# GIVEN TASK
Reproduce all of the data exactly, with no line skipped.

# RECORDS SUPPLIED
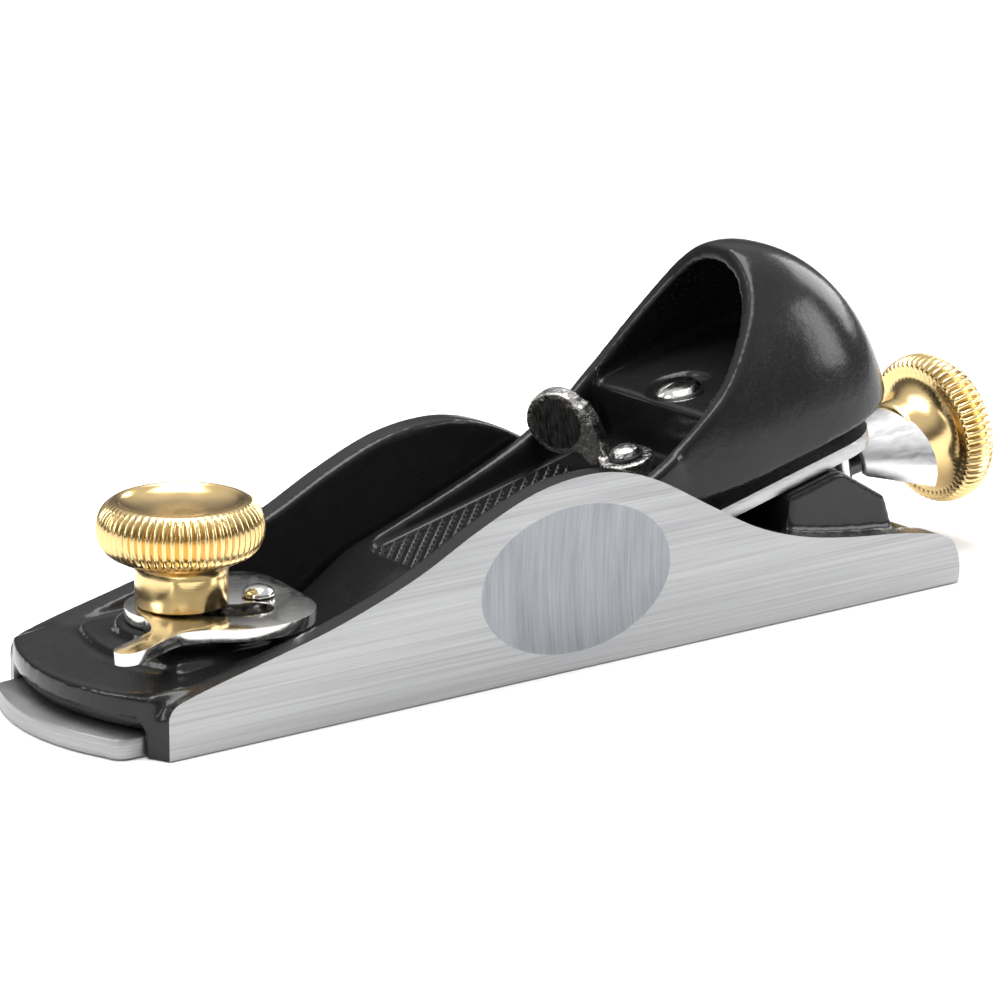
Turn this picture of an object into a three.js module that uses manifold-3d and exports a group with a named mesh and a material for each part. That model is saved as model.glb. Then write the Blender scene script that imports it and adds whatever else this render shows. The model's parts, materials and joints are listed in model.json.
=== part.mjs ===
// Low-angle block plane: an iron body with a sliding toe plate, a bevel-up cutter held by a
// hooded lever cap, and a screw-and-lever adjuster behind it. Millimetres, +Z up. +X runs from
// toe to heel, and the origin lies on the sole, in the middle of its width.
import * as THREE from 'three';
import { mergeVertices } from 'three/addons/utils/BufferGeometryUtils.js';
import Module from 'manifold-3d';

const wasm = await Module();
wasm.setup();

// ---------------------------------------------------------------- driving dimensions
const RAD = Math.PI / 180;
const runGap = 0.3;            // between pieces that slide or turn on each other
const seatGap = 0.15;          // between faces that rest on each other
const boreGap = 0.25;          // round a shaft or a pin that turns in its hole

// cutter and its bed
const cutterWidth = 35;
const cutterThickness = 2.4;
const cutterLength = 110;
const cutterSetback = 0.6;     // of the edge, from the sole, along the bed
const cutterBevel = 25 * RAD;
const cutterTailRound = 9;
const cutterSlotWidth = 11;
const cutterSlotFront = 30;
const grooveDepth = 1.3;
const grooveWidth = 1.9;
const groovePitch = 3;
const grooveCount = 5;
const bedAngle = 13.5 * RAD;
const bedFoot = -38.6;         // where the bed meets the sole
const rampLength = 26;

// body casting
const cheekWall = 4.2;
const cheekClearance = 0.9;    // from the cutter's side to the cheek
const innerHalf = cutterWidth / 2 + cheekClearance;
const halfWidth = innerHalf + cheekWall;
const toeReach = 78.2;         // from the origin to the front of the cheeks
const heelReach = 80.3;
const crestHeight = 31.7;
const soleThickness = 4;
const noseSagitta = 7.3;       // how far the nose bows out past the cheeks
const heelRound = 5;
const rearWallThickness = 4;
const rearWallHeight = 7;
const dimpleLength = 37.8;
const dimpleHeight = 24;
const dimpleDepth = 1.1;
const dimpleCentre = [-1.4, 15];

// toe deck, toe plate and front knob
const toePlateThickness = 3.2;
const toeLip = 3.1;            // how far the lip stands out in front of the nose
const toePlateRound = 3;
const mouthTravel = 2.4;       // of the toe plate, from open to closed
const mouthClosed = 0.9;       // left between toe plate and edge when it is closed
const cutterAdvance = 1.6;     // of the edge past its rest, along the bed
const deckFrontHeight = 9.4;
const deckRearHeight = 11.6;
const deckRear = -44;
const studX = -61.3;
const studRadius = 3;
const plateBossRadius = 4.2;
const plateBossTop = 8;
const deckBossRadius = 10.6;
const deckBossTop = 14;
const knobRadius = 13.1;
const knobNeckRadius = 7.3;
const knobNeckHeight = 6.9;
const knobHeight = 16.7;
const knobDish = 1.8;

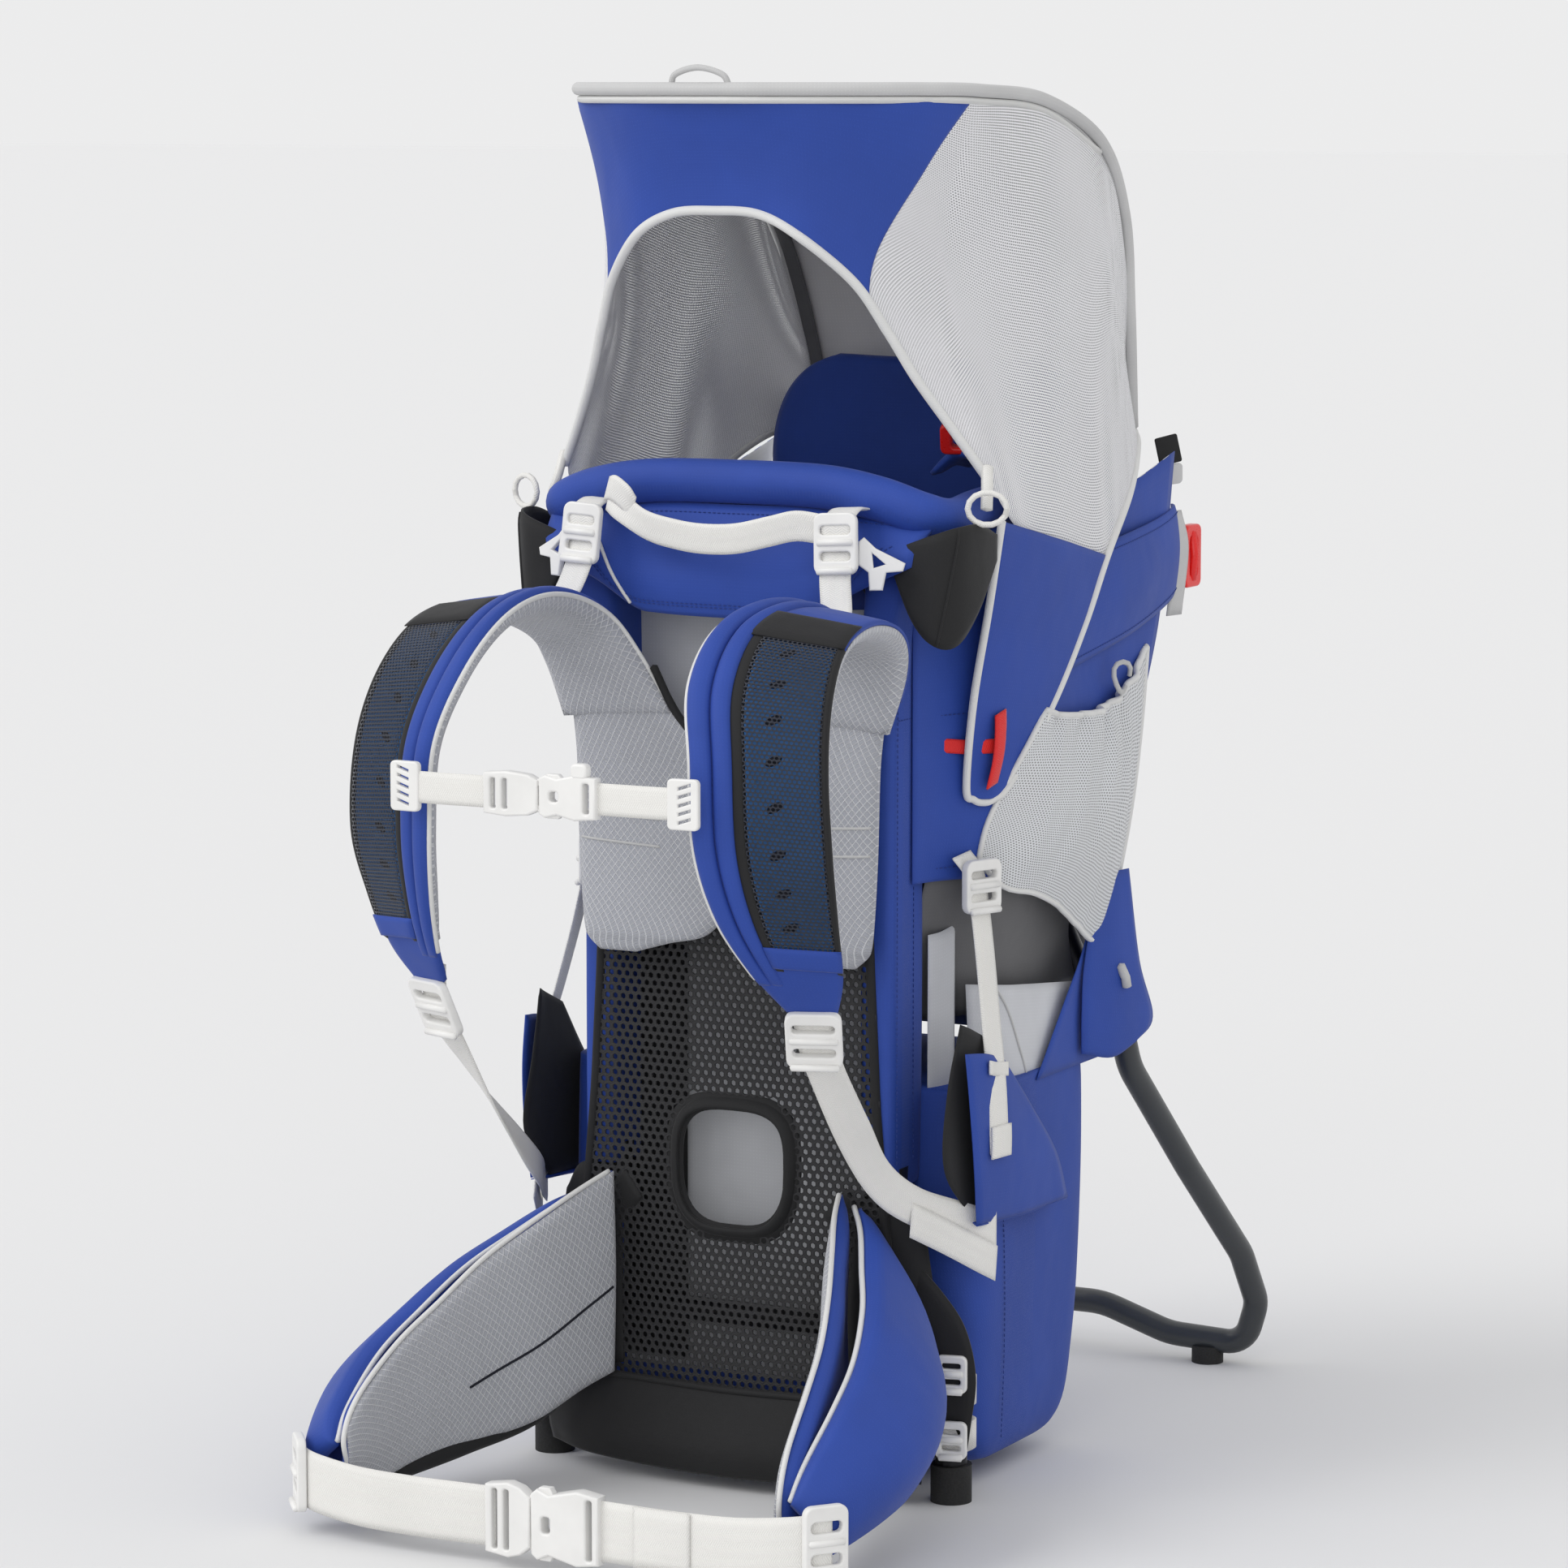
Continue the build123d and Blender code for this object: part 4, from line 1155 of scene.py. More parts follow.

# TASK RESULT
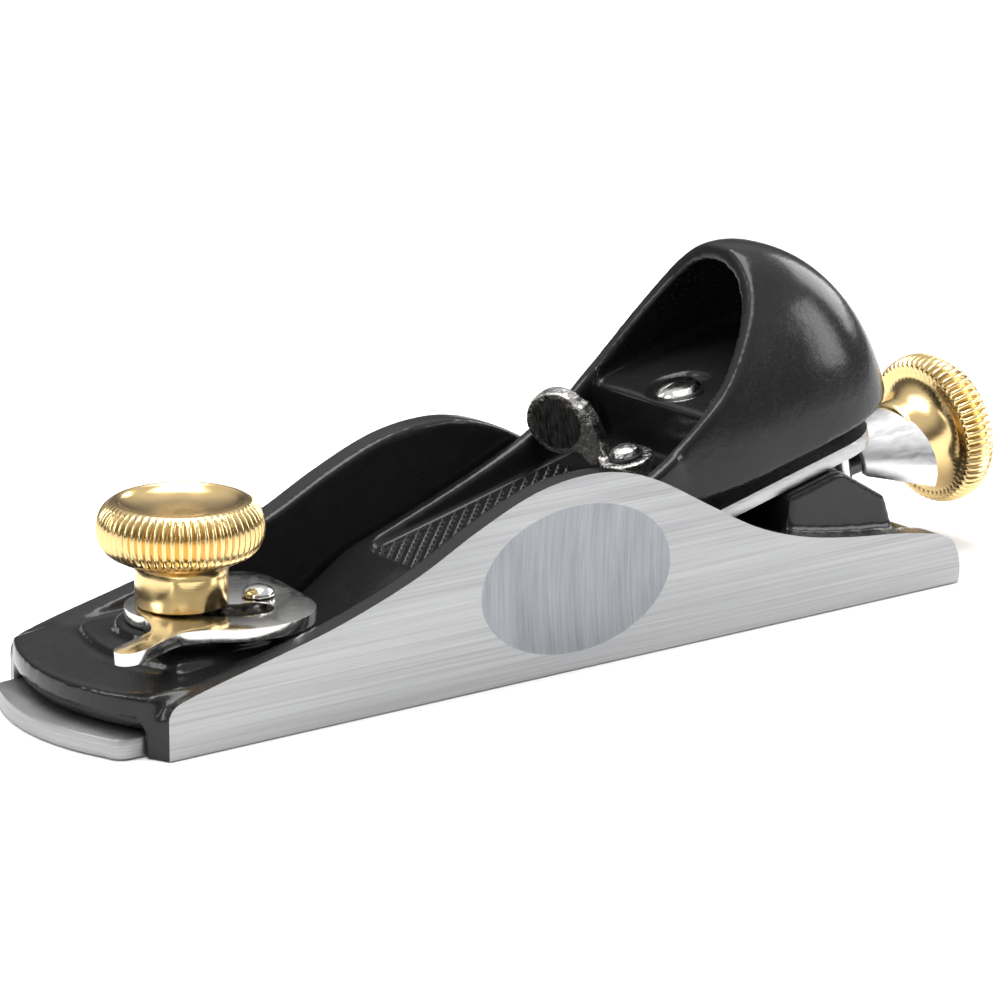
Turn this picture of an object into a three.js module that uses manifold-3d and exports a group with a named mesh and a material for each part. That model is saved as model.glb. Then write the Blender scene script that imports it and adds whatever else this render shows. The model's parts, materials and joints are listed in model.json.
=== part.mjs ===
// Low-angle block plane: an iron body with a sliding toe plate, a bevel-up cutter held by a
// hooded lever cap, and a screw-and-lever adjuster behind it. Millimetres, +Z up. +X runs from
// toe to heel, and the origin lies on the sole, in the middle of its width.
import * as THREE from 'three';
import { mergeVertices } from 'three/addons/utils/BufferGeometryUtils.js';
import Module from 'manifold-3d';

const wasm = await Module();
wasm.setup();

// ---------------------------------------------------------------- driving dimensions
const RAD = Math.PI / 180;
const runGap = 0.3;            // between pieces that slide or turn on each other
const seatGap = 0.15;          // between faces that rest on each other
const boreGap = 0.25;          // round a shaft or a pin that turns in its hole

// cutter and its bed
const cutterWidth = 35;
const cutterThickness = 2.4;
const cutterLength = 110;
const cutterSetback = 0.6;     // of the edge, from the sole, along the bed
const cutterBevel = 25 * RAD;
const cutterTailRound = 9;
const cutterSlotWidth = 11;
const cutterSlotFront = 30;
const grooveDepth = 1.3;
const grooveWidth = 1.9;
const groovePitch = 3;
const grooveCount = 5;
const bedAngle = 13.5 * RAD;
const bedFoot = -38.6;         // where the bed meets the sole
const rampLength = 26;

// body casting
const cheekWall = 4.2;
const cheekClearance = 0.9;    // from the cutter's side to the cheek
const innerHalf = cutterWidth / 2 + cheekClearance;
const halfWidth = innerHalf + cheekWall;
const toeReach = 78.2;         // from the origin to the front of the cheeks
const heelReach = 80.3;
const crestHeight = 31.7;
const soleThickness = 4;
const noseSagitta = 7.3;       // how far the nose bows out past the cheeks
const heelRound = 5;
const rearWallThickness = 4;
const rearWallHeight = 7;
const dimpleLength = 37.8;
const dimpleHeight = 24;
const dimpleDepth = 1.1;
const dimpleCentre = [-1.4, 15];

// toe deck, toe plate and front knob
const toePlateThickness = 3.2;
const toeLip = 3.1;            // how far the lip stands out in front of the nose
const toePlateRound = 3;
const mouthTravel = 2.4;       // of the toe plate, from open to closed
const mouthClosed = 0.9;       // left between toe plate and edge when it is closed
const cutterAdvance = 1.6;     // of the edge past its rest, along the bed
const deckFrontHeight = 9.4;
const deckRearHeight = 11.6;
const deckRear = -44;
const studX = -61.3;
const studRadius = 3;
const plateBossRadius = 4.2;
const plateBossTop = 8;
const deckBossRadius = 10.6;
const deckBossTop = 14;
const knobRadius = 13.1;
const knobNeckRadius = 7.3;
const knobNeckHeight = 6.9;
const knobHeight = 16.7;
const knobDish = 1.8;

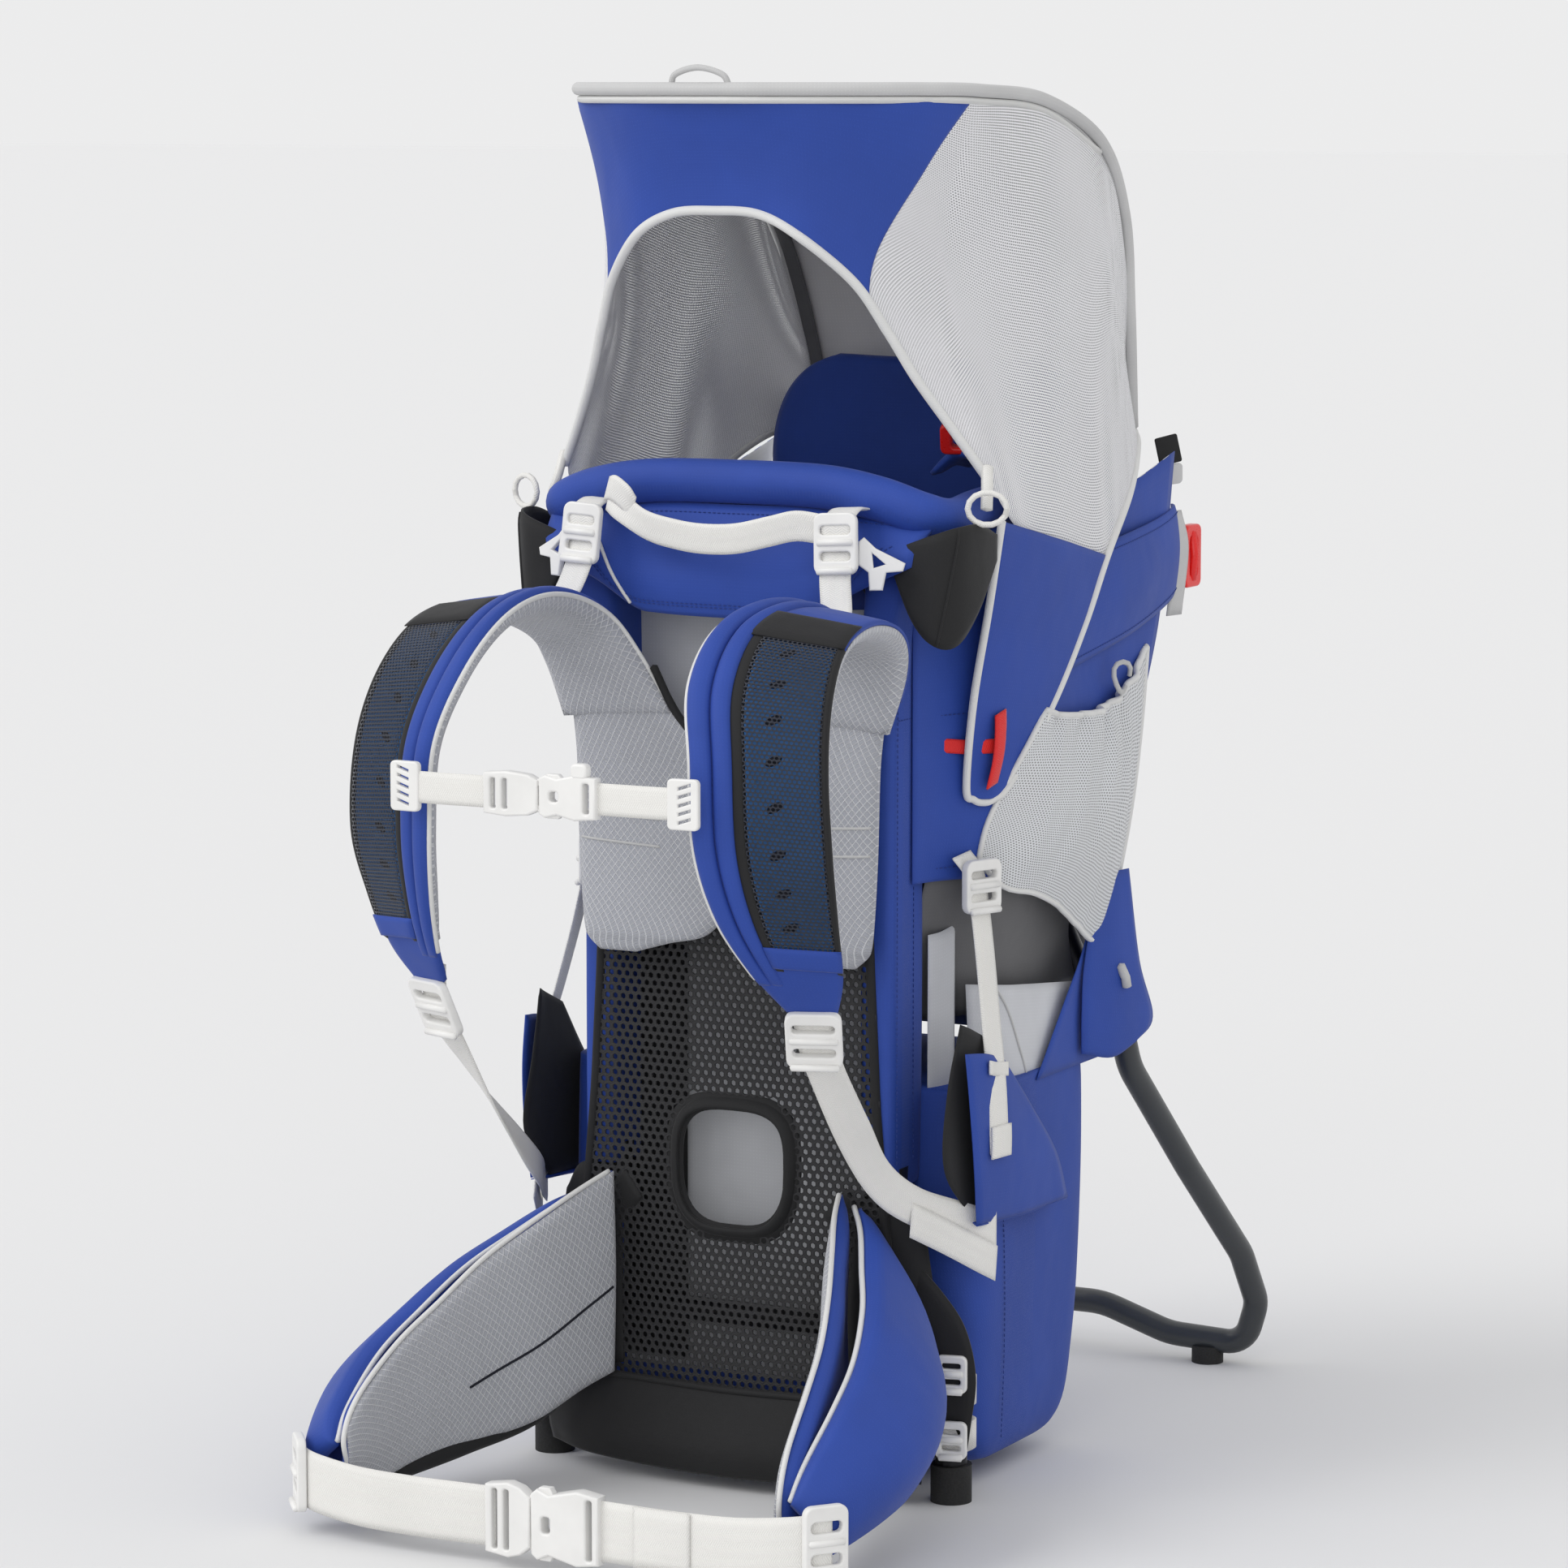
Continue the build123d and Blender code for this object: part 4, from line 1155 of scene.py. More parts follow.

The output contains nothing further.